WRITTEN INSTRUCTION
Reproduce the data exactly.

INFORMATION SHOWN
%%

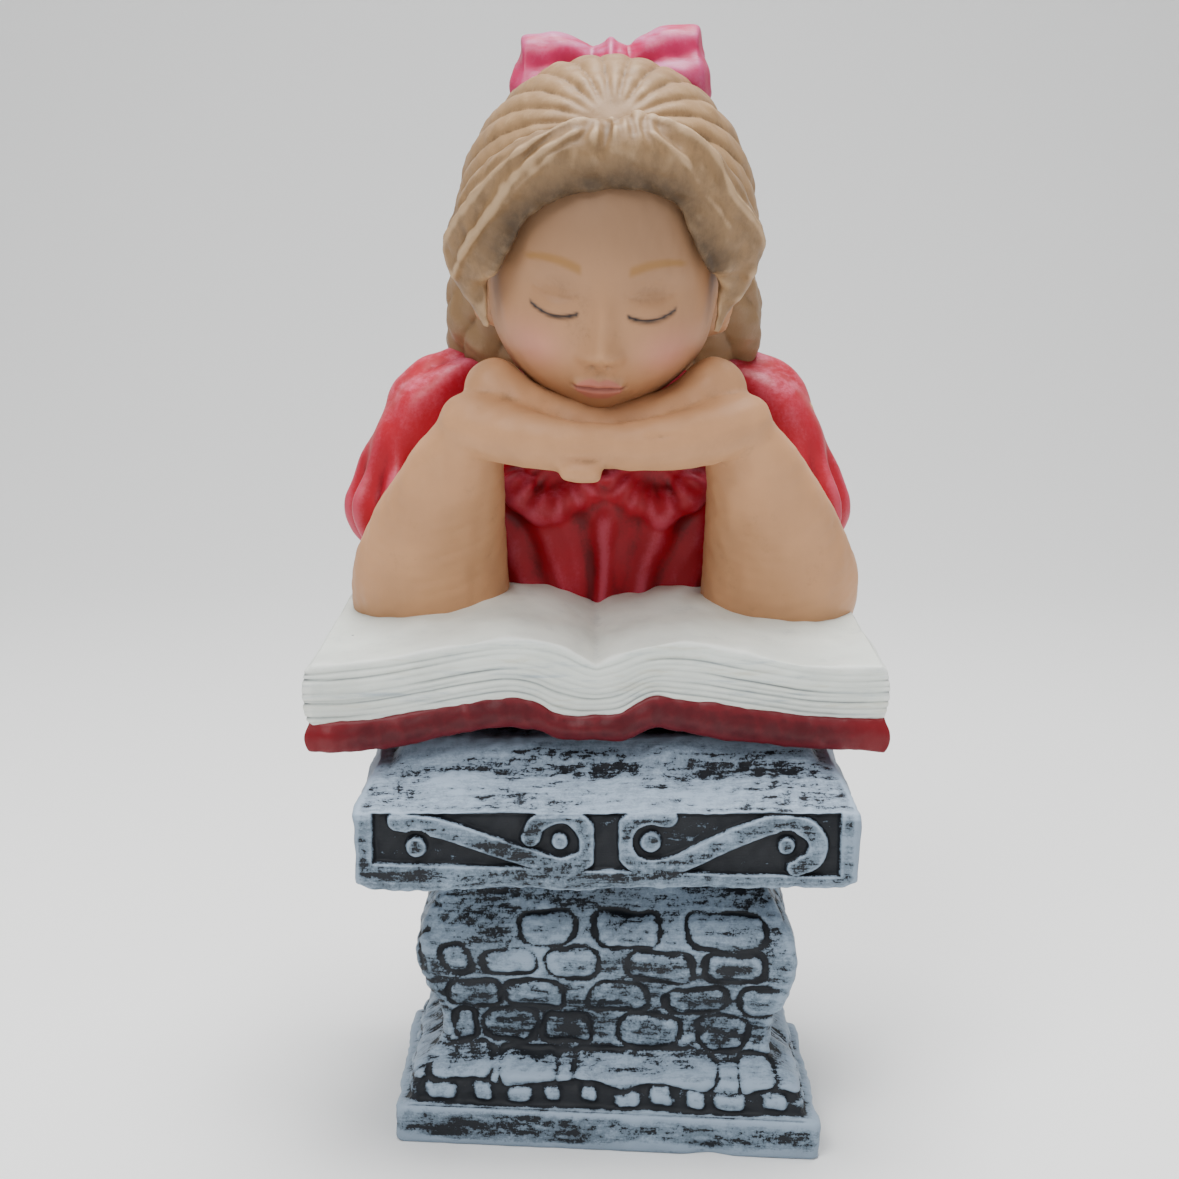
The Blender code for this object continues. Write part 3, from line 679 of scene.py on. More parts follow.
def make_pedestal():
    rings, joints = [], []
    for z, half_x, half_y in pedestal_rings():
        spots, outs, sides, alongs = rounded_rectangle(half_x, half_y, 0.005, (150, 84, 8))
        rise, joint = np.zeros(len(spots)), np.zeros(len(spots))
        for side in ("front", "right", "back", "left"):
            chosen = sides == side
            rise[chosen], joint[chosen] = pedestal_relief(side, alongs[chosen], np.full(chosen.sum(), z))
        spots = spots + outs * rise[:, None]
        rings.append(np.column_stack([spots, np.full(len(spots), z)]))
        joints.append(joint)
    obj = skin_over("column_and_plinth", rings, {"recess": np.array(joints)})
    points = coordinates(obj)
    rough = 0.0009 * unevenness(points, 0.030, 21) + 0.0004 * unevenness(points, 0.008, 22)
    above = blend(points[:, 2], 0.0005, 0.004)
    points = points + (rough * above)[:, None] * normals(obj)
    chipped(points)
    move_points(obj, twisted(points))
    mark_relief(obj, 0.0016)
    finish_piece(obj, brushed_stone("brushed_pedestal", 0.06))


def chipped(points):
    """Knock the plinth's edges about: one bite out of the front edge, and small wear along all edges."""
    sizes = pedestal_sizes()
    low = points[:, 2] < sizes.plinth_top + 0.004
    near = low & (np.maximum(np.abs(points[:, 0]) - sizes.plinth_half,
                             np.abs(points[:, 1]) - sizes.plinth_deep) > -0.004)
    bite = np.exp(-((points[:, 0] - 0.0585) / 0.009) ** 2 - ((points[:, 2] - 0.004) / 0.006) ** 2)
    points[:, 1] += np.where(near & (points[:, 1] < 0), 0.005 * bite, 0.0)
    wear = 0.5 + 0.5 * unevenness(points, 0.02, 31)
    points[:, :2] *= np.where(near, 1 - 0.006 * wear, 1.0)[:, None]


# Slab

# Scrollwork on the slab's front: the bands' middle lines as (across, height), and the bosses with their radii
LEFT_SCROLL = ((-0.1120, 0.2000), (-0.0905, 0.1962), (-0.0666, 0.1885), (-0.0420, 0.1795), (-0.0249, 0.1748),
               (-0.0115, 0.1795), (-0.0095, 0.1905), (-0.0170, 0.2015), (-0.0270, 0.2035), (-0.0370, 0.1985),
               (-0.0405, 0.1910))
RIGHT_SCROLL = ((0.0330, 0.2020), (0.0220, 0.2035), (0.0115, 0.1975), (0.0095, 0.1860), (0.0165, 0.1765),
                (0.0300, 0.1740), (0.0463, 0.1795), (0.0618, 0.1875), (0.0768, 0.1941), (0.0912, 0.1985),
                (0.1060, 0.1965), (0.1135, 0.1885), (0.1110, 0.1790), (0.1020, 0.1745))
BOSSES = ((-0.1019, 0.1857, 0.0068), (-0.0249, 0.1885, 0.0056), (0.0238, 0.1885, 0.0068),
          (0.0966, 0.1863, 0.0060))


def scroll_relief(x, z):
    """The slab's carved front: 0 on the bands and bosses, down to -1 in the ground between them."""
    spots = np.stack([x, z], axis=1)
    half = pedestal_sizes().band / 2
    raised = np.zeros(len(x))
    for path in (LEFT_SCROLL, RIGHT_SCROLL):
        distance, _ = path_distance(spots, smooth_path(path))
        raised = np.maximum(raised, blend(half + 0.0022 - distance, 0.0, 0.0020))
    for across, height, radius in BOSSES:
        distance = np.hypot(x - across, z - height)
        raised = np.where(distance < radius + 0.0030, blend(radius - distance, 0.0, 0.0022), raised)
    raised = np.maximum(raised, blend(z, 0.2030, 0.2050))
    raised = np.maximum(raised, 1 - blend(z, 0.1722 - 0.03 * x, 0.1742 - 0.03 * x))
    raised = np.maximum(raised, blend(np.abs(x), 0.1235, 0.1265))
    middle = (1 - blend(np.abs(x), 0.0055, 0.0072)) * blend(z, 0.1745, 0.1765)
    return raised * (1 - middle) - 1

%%

TASK OUTPUT
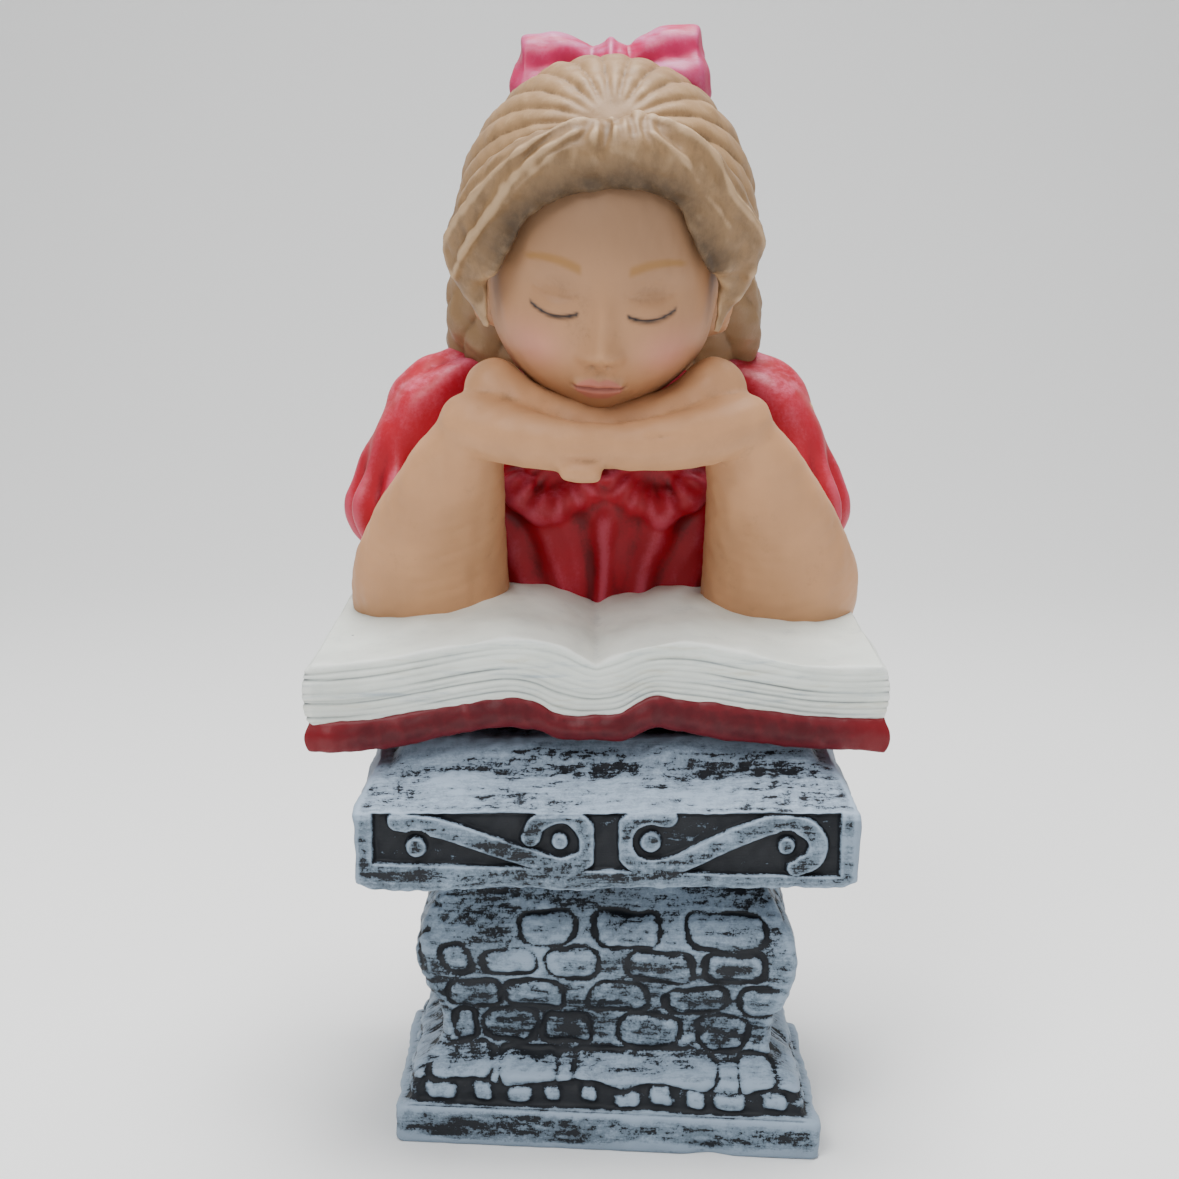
The Blender code for this object continues. Write part 3, from line 679 of scene.py on. More parts follow.
def make_pedestal():
    rings, joints = [], []
    for z, half_x, half_y in pedestal_rings():
        spots, outs, sides, alongs = rounded_rectangle(half_x, half_y, 0.005, (150, 84, 8))
        rise, joint = np.zeros(len(spots)), np.zeros(len(spots))
        for side in ("front", "right", "back", "left"):
            chosen = sides == side
            rise[chosen], joint[chosen] = pedestal_relief(side, alongs[chosen], np.full(chosen.sum(), z))
        spots = spots + outs * rise[:, None]
        rings.append(np.column_stack([spots, np.full(len(spots), z)]))
        joints.append(joint)
    obj = skin_over("column_and_plinth", rings, {"recess": np.array(joints)})
    points = coordinates(obj)
    rough = 0.0009 * unevenness(points, 0.030, 21) + 0.0004 * unevenness(points, 0.008, 22)
    above = blend(points[:, 2], 0.0005, 0.004)
    points = points + (rough * above)[:, None] * normals(obj)
    chipped(points)
    move_points(obj, twisted(points))
    mark_relief(obj, 0.0016)
    finish_piece(obj, brushed_stone("brushed_pedestal", 0.06))


def chipped(points):
    """Knock the plinth's edges about: one bite out of the front edge, and small wear along all edges."""
    sizes = pedestal_sizes()
    low = points[:, 2] < sizes.plinth_top + 0.004
    near = low & (np.maximum(np.abs(points[:, 0]) - sizes.plinth_half,
                             np.abs(points[:, 1]) - sizes.plinth_deep) > -0.004)
    bite = np.exp(-((points[:, 0] - 0.0585) / 0.009) ** 2 - ((points[:, 2] - 0.004) / 0.006) ** 2)
    points[:, 1] += np.where(near & (points[:, 1] < 0), 0.005 * bite, 0.0)
    wear = 0.5 + 0.5 * unevenness(points, 0.02, 31)
    points[:, :2] *= np.where(near, 1 - 0.006 * wear, 1.0)[:, None]


# Slab

# Scrollwork on the slab's front: the bands' middle lines as (across, height), and the bosses with their radii
LEFT_SCROLL = ((-0.1120, 0.2000), (-0.0905, 0.1962), (-0.0666, 0.1885), (-0.0420, 0.1795), (-0.0249, 0.1748),
               (-0.0115, 0.1795), (-0.0095, 0.1905), (-0.0170, 0.2015), (-0.0270, 0.2035), (-0.0370, 0.1985),
               (-0.0405, 0.1910))
RIGHT_SCROLL = ((0.0330, 0.2020), (0.0220, 0.2035), (0.0115, 0.1975), (0.0095, 0.1860), (0.0165, 0.1765),
                (0.0300, 0.1740), (0.0463, 0.1795), (0.0618, 0.1875), (0.0768, 0.1941), (0.0912, 0.1985),
                (0.1060, 0.1965), (0.1135, 0.1885), (0.1110, 0.1790), (0.1020, 0.1745))
BOSSES = ((-0.1019, 0.1857, 0.0068), (-0.0249, 0.1885, 0.0056), (0.0238, 0.1885, 0.0068),
          (0.0966, 0.1863, 0.0060))


def scroll_relief(x, z):
    """The slab's carved front: 0 on the bands and bosses, down to -1 in the ground between them."""
    spots = np.stack([x, z], axis=1)
    half = pedestal_sizes().band / 2
    raised = np.zeros(len(x))
    for path in (LEFT_SCROLL, RIGHT_SCROLL):
        distance, _ = path_distance(spots, smooth_path(path))
        raised = np.maximum(raised, blend(half + 0.0022 - distance, 0.0, 0.0020))
    for across, height, radius in BOSSES:
        distance = np.hypot(x - across, z - height)
        raised = np.where(distance < radius + 0.0030, blend(radius - distance, 0.0, 0.0022), raised)
    raised = np.maximum(raised, blend(z, 0.2030, 0.2050))
    raised = np.maximum(raised, 1 - blend(z, 0.1722 - 0.03 * x, 0.1742 - 0.03 * x))
    raised = np.maximum(raised, blend(np.abs(x), 0.1235, 0.1265))
    middle = (1 - blend(np.abs(x), 0.0055, 0.0072)) * blend(z, 0.1745, 0.1765)
    return raised * (1 - middle) - 1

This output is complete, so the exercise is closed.